◆ **DATA PROVIDED**
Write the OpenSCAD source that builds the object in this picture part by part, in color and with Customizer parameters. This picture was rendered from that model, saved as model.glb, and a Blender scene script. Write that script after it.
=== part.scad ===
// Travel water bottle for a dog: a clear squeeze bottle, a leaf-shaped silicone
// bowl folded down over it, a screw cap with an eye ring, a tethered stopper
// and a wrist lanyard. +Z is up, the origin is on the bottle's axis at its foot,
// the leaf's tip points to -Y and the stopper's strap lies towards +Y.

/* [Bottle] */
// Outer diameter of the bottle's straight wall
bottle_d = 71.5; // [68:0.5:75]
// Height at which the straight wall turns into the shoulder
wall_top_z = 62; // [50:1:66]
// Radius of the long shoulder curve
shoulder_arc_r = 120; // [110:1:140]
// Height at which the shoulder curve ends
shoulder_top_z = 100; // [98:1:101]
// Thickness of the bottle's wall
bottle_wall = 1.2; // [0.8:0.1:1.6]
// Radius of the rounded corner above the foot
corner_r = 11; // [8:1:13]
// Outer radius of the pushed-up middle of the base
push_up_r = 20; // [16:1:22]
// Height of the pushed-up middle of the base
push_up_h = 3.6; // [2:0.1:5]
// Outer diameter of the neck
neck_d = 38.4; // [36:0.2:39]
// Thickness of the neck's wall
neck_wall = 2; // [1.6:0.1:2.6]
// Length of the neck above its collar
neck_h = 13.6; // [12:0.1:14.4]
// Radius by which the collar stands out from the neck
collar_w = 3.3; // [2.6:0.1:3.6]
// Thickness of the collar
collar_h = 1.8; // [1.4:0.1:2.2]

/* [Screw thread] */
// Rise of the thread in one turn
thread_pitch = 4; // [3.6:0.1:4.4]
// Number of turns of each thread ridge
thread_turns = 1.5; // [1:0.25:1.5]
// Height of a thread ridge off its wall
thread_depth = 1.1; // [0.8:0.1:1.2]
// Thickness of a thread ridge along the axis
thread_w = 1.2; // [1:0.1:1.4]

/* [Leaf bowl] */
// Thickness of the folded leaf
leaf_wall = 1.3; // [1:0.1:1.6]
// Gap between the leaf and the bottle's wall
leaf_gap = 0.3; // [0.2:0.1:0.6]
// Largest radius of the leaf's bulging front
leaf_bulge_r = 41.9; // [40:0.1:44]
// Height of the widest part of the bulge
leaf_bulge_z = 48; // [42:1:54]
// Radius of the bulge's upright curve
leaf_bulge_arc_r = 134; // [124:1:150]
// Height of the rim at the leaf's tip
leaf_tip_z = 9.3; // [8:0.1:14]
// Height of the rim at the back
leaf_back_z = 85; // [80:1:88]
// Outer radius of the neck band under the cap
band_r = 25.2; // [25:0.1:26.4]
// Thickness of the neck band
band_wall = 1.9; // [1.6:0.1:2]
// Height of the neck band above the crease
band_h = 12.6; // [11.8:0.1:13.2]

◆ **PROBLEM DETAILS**
Recopy the whole listing exactly.

◆ **SOLVED PROBLEM**
Write the OpenSCAD source that builds the object in this picture part by part, in color and with Customizer parameters. This picture was rendered from that model, saved as model.glb, and a Blender scene script. Write that script after it.
=== part.scad ===
// Travel water bottle for a dog: a clear squeeze bottle, a leaf-shaped silicone
// bowl folded down over it, a screw cap with an eye ring, a tethered stopper
// and a wrist lanyard. +Z is up, the origin is on the bottle's axis at its foot,
// the leaf's tip points to -Y and the stopper's strap lies towards +Y.

/* [Bottle] */
// Outer diameter of the bottle's straight wall
bottle_d = 71.5; // [68:0.5:75]
// Height at which the straight wall turns into the shoulder
wall_top_z = 62; // [50:1:66]
// Radius of the long shoulder curve
shoulder_arc_r = 120; // [110:1:140]
// Height at which the shoulder curve ends
shoulder_top_z = 100; // [98:1:101]
// Thickness of the bottle's wall
bottle_wall = 1.2; // [0.8:0.1:1.6]
// Radius of the rounded corner above the foot
corner_r = 11; // [8:1:13]
// Outer radius of the pushed-up middle of the base
push_up_r = 20; // [16:1:22]
// Height of the pushed-up middle of the base
push_up_h = 3.6; // [2:0.1:5]
// Outer diameter of the neck
neck_d = 38.4; // [36:0.2:39]
// Thickness of the neck's wall
neck_wall = 2; // [1.6:0.1:2.6]
// Length of the neck above its collar
neck_h = 13.6; // [12:0.1:14.4]
// Radius by which the collar stands out from the neck
collar_w = 3.3; // [2.6:0.1:3.6]
// Thickness of the collar
collar_h = 1.8; // [1.4:0.1:2.2]

/* [Screw thread] */
// Rise of the thread in one turn
thread_pitch = 4; // [3.6:0.1:4.4]
// Number of turns of each thread ridge
thread_turns = 1.5; // [1:0.25:1.5]
// Height of a thread ridge off its wall
thread_depth = 1.1; // [0.8:0.1:1.2]
// Thickness of a thread ridge along the axis
thread_w = 1.2; // [1:0.1:1.4]

/* [Leaf bowl] */
// Thickness of the folded leaf
leaf_wall = 1.3; // [1:0.1:1.6]
// Gap between the leaf and the bottle's wall
leaf_gap = 0.3; // [0.2:0.1:0.6]
// Largest radius of the leaf's bulging front
leaf_bulge_r = 41.9; // [40:0.1:44]
// Height of the widest part of the bulge
leaf_bulge_z = 48; // [42:1:54]
// Radius of the bulge's upright curve
leaf_bulge_arc_r = 134; // [124:1:150]
// Height of the rim at the leaf's tip
leaf_tip_z = 9.3; // [8:0.1:14]
// Height of the rim at the back
leaf_back_z = 85; // [80:1:88]
// Outer radius of the neck band under the cap
band_r = 25.2; // [25:0.1:26.4]
// Thickness of the neck band
band_wall = 1.9; // [1.6:0.1:2]
// Height of the neck band above the crease
band_h = 12.6; // [11.8:0.1:13.2]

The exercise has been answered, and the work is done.